Exercise prompt: From the entries below, copy every line that holds the word "List".

Given records:
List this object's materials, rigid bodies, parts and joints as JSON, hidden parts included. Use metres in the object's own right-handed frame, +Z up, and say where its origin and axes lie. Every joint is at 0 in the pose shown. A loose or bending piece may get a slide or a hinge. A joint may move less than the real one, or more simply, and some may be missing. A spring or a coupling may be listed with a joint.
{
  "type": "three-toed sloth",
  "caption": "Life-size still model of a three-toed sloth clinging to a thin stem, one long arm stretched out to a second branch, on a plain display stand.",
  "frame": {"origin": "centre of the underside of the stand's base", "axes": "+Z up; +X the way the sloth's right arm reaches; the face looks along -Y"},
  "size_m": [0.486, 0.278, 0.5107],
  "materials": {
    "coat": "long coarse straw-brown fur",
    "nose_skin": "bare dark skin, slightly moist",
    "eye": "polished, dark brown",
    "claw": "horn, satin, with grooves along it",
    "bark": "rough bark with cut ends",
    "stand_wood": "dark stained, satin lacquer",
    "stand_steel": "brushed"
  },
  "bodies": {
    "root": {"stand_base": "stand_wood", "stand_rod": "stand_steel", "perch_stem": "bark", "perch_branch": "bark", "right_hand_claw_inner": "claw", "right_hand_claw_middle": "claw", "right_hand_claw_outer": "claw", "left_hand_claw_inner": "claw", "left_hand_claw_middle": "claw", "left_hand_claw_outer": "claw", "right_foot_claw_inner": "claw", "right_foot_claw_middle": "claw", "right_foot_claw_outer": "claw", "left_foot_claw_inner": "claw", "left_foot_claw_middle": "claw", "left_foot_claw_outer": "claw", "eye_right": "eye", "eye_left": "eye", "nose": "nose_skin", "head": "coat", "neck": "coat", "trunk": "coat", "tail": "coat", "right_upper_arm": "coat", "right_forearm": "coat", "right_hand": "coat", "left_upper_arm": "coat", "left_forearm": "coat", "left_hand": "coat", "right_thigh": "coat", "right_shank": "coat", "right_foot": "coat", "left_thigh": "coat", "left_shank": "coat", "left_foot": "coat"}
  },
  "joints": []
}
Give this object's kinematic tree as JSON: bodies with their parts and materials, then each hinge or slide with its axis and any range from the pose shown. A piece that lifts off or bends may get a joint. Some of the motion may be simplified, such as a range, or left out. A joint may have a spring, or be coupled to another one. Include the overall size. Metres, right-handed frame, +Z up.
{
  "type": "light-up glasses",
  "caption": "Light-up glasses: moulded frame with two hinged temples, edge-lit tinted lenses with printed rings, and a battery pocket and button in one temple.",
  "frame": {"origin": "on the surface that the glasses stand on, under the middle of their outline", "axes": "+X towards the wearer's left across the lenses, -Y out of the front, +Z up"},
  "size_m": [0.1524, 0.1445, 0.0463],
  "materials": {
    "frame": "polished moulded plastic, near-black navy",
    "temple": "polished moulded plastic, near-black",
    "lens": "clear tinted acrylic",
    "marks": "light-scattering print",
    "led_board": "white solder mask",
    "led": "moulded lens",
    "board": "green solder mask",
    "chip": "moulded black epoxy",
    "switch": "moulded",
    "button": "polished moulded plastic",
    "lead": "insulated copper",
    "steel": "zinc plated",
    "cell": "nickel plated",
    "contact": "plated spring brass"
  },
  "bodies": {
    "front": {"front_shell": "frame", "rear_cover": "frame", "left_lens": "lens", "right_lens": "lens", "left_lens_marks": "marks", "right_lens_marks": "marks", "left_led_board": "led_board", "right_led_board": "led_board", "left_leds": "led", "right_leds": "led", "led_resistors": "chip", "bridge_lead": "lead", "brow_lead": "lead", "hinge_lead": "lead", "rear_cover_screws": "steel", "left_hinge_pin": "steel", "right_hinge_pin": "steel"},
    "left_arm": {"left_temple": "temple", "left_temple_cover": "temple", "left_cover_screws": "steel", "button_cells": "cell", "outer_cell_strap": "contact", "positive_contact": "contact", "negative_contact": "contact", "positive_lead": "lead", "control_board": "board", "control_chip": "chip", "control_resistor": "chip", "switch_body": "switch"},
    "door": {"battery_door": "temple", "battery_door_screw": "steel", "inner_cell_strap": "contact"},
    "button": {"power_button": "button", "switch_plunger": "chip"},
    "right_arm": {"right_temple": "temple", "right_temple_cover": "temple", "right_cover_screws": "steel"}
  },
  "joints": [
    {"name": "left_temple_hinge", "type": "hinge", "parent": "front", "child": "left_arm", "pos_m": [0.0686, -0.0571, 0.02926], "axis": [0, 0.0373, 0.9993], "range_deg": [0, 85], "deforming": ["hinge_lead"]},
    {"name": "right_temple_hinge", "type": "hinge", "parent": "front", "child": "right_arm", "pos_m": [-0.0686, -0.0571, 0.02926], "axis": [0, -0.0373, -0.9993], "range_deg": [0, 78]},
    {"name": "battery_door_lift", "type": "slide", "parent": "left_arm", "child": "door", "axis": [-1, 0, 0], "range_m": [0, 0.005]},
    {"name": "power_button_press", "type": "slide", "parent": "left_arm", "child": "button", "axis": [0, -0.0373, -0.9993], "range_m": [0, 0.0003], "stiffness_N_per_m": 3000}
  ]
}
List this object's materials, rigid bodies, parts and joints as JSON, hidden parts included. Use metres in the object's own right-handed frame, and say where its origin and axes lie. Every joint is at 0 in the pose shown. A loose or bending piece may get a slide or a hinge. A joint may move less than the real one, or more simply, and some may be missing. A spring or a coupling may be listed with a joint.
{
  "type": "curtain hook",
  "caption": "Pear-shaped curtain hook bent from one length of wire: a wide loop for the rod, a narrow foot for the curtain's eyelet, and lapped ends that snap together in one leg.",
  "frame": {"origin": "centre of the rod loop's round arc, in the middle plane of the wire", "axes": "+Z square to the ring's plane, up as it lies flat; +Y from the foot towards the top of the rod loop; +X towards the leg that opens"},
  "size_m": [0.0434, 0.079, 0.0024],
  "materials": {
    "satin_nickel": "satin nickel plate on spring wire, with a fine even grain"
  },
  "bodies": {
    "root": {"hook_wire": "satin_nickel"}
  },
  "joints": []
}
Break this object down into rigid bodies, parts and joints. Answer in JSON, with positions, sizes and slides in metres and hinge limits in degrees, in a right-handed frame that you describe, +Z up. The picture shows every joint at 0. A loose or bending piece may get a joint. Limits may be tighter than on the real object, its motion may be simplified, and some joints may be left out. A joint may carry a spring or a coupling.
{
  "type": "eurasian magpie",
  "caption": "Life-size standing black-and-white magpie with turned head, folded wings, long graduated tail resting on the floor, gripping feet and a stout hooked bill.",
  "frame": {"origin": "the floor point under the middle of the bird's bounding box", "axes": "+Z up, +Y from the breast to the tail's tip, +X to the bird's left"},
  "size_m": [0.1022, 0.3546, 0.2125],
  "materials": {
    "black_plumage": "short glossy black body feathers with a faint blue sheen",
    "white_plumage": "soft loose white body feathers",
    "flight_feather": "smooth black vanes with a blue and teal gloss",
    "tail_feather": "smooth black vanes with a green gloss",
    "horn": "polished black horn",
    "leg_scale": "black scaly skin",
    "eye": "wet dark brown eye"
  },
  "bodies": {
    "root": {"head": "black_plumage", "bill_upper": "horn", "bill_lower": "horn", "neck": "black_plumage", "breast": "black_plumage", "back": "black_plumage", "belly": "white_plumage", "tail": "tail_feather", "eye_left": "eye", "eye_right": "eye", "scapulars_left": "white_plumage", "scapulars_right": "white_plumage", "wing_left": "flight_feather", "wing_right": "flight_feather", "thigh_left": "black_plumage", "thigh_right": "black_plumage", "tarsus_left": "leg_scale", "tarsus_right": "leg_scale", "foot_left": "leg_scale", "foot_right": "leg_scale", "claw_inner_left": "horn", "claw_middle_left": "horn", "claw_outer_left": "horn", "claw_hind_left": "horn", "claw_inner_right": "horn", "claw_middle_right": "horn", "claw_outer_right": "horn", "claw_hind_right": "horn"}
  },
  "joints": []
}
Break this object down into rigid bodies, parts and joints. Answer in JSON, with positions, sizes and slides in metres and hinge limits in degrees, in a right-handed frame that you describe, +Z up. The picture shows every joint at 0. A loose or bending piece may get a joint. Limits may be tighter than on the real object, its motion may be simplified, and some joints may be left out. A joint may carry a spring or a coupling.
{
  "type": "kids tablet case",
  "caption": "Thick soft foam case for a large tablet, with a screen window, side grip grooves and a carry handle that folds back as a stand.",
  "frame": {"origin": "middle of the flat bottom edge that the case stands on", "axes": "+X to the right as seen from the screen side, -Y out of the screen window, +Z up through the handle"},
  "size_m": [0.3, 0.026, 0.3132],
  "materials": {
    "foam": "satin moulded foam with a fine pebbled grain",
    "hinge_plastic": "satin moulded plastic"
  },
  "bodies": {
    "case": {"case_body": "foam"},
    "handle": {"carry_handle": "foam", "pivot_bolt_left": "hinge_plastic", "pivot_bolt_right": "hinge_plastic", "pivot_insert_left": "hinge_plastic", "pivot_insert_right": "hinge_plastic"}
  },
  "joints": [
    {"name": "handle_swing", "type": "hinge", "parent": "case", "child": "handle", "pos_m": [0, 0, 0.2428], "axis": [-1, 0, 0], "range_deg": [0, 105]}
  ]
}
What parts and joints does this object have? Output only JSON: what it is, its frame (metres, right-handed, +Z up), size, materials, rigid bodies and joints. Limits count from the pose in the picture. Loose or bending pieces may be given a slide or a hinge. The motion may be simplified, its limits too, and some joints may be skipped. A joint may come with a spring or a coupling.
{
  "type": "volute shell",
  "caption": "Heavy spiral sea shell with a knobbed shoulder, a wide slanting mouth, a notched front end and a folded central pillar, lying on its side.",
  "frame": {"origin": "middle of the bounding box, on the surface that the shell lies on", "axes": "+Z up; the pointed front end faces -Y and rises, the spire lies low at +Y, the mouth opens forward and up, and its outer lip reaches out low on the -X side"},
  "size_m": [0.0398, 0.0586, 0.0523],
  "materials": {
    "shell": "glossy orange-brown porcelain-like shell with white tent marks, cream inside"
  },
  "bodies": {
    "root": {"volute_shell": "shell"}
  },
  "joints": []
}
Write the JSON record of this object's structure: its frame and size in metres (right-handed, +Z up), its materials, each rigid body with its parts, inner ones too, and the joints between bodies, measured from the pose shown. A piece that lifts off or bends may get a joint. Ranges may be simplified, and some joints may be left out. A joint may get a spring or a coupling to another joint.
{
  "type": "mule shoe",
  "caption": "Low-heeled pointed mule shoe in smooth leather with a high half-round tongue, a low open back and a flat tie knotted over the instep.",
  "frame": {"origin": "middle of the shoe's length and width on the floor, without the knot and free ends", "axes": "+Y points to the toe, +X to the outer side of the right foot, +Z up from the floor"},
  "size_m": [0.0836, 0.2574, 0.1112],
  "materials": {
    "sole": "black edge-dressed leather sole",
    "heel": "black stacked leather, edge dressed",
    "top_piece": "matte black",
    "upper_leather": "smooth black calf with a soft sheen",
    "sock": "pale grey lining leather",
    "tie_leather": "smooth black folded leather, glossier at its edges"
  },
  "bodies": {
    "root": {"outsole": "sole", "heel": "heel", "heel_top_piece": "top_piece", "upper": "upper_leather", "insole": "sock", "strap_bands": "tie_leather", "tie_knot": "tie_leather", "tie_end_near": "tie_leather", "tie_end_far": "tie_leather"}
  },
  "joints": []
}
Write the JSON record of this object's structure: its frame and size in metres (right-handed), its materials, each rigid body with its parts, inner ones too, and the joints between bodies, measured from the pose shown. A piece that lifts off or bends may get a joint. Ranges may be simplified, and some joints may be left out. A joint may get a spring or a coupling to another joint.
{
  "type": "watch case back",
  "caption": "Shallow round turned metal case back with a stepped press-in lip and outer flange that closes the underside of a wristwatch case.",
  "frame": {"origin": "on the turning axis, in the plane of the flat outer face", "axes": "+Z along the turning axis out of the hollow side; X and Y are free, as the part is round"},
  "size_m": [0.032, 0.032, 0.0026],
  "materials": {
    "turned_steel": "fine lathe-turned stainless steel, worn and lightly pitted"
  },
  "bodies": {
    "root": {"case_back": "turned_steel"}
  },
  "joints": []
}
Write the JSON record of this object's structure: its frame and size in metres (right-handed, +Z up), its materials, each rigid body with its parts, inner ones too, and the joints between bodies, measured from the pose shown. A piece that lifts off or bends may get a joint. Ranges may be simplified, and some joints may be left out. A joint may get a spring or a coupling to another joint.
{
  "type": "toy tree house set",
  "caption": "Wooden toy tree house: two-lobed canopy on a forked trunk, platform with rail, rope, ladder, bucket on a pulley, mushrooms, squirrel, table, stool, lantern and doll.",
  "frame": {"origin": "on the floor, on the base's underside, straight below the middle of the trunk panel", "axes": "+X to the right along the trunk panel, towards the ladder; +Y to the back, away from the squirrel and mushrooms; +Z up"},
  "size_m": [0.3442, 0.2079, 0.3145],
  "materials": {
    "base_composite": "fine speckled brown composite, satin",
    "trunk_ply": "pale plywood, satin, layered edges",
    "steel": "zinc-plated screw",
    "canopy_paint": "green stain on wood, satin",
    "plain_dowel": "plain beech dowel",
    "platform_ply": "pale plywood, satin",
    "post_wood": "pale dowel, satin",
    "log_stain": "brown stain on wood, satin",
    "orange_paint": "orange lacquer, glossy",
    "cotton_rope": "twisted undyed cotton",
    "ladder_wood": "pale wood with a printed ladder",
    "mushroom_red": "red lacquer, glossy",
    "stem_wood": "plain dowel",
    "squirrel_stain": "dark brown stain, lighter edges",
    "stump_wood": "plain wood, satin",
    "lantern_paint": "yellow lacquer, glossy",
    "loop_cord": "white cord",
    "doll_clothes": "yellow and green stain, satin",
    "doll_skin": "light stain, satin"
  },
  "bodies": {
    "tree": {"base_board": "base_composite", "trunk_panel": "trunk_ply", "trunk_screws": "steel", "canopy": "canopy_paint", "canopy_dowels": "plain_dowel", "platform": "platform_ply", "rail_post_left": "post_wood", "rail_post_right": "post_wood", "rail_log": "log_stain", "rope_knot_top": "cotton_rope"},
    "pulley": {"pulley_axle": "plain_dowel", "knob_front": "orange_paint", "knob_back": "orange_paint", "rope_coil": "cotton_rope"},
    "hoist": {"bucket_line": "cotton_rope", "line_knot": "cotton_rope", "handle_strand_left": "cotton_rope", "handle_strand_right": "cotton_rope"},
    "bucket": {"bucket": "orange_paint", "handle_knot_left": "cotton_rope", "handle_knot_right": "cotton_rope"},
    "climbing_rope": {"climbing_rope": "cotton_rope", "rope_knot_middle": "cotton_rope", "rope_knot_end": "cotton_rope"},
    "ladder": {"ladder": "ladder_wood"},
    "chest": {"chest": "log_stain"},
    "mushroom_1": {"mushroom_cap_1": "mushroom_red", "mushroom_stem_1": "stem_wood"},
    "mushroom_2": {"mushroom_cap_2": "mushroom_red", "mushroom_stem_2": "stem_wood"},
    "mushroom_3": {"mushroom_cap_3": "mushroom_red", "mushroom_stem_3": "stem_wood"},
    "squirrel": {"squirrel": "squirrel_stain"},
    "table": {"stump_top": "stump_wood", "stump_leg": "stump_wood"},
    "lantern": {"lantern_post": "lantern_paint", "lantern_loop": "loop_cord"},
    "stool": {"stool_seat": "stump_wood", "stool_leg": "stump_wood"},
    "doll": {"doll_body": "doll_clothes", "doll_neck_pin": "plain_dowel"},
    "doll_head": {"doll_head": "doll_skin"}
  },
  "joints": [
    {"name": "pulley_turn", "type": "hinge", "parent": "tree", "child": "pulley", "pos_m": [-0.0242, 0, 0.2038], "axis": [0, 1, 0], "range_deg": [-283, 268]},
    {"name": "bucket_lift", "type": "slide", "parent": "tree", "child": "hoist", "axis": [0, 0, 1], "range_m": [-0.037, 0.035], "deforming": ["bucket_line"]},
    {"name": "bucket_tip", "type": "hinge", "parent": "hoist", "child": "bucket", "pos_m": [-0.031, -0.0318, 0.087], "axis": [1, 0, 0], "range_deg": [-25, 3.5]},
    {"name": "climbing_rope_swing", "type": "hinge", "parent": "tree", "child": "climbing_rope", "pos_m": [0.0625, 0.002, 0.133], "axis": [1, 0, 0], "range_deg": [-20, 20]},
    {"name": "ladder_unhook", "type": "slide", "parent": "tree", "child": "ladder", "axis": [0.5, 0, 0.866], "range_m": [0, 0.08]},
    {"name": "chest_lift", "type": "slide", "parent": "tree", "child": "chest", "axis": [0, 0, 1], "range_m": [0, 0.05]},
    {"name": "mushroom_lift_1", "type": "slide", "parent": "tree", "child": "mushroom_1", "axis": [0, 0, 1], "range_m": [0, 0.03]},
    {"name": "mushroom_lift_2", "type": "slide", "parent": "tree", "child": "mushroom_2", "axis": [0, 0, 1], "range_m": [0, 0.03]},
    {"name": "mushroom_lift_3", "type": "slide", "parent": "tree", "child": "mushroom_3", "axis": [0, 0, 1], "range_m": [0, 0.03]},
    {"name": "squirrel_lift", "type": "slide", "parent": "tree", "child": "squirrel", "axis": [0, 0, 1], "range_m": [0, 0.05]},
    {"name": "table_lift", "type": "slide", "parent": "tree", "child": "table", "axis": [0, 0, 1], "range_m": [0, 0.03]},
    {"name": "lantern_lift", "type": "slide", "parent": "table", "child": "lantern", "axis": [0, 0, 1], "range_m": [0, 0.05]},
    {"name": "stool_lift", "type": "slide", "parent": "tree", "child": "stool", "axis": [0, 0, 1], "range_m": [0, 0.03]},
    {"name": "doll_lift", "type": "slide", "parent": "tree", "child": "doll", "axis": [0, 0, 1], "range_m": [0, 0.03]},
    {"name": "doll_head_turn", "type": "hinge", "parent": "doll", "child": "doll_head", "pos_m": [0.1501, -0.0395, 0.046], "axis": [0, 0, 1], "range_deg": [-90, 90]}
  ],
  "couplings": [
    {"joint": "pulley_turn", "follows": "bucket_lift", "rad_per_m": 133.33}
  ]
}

Complete output:
List this object's materials, rigid bodies, parts and joints as JSON, hidden parts included. Use metres in the object's own right-handed frame, +Z up, and say where its origin and axes lie. Every joint is at 0 in the pose shown. A loose or bending piece may get a slide or a hinge. A joint may move less than the real one, or more simply, and some may be missing. A spring or a coupling may be listed with a joint.
List this object's materials, rigid bodies, parts and joints as JSON, hidden parts included. Use metres in the object's own right-handed frame, and say where its origin and axes lie. Every joint is at 0 in the pose shown. A loose or bending piece may get a slide or a hinge. A joint may move less than the real one, or more simply, and some may be missing. A spring or a coupling may be listed with a joint.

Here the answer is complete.